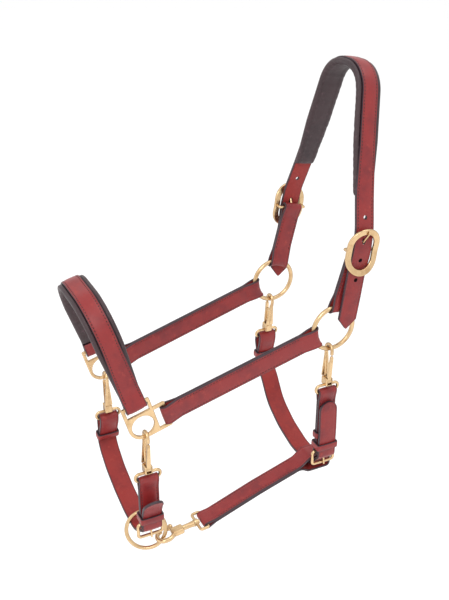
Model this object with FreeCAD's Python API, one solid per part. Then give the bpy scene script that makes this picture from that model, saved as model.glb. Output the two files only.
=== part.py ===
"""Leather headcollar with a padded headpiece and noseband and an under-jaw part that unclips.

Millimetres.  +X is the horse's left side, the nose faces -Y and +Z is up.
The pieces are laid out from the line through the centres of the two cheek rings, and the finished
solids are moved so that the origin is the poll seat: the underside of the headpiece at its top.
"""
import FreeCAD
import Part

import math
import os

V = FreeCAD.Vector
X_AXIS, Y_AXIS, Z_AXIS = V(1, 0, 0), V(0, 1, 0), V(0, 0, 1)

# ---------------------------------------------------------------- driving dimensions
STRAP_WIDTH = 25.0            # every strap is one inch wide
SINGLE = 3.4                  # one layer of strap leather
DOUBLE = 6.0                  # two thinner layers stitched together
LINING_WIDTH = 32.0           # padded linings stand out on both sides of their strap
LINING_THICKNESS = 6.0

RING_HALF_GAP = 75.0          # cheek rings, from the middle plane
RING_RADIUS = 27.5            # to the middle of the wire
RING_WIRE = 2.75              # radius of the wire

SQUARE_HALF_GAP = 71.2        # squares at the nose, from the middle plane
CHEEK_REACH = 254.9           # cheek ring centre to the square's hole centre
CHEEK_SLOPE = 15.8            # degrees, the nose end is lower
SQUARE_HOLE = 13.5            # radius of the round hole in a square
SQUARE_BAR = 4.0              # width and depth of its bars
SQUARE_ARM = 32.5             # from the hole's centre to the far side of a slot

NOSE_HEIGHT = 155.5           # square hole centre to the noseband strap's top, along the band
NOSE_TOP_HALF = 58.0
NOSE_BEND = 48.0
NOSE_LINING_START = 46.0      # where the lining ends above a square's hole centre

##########

What is asked:
Your task is to reproduce the whole listing exactly.

Written answer:
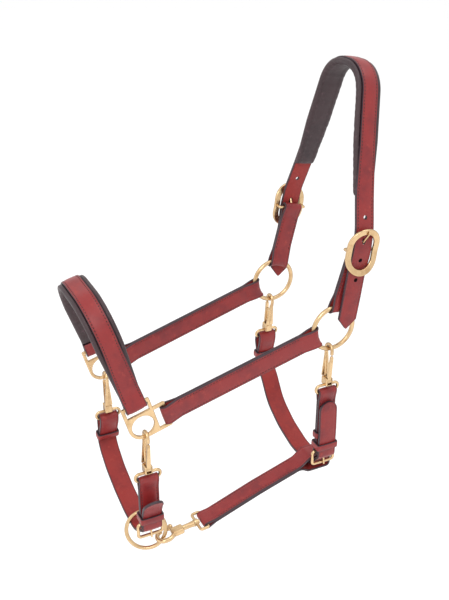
Model this object with FreeCAD's Python API, one solid per part. Then give the bpy scene script that makes this picture from that model, saved as model.glb. Output the two files only.
=== part.py ===
"""Leather headcollar with a padded headpiece and noseband and an under-jaw part that unclips.

Millimetres.  +X is the horse's left side, the nose faces -Y and +Z is up.
The pieces are laid out from the line through the centres of the two cheek rings, and the finished
solids are moved so that the origin is the poll seat: the underside of the headpiece at its top.
"""
import FreeCAD
import Part

import math
import os

V = FreeCAD.Vector
X_AXIS, Y_AXIS, Z_AXIS = V(1, 0, 0), V(0, 1, 0), V(0, 0, 1)

# ---------------------------------------------------------------- driving dimensions
STRAP_WIDTH = 25.0            # every strap is one inch wide
SINGLE = 3.4                  # one layer of strap leather
DOUBLE = 6.0                  # two thinner layers stitched together
LINING_WIDTH = 32.0           # padded linings stand out on both sides of their strap
LINING_THICKNESS = 6.0

RING_HALF_GAP = 75.0          # cheek rings, from the middle plane
RING_RADIUS = 27.5            # to the middle of the wire
RING_WIRE = 2.75              # radius of the wire

SQUARE_HALF_GAP = 71.2        # squares at the nose, from the middle plane
CHEEK_REACH = 254.9           # cheek ring centre to the square's hole centre
CHEEK_SLOPE = 15.8            # degrees, the nose end is lower
SQUARE_HOLE = 13.5            # radius of the round hole in a square
SQUARE_BAR = 4.0              # width and depth of its bars
SQUARE_ARM = 32.5             # from the hole's centre to the far side of a slot

NOSE_HEIGHT = 155.5           # square hole centre to the noseband strap's top, along the band
NOSE_TOP_HALF = 58.0
NOSE_BEND = 48.0
NOSE_LINING_START = 46.0      # where the lining ends above a square's hole centre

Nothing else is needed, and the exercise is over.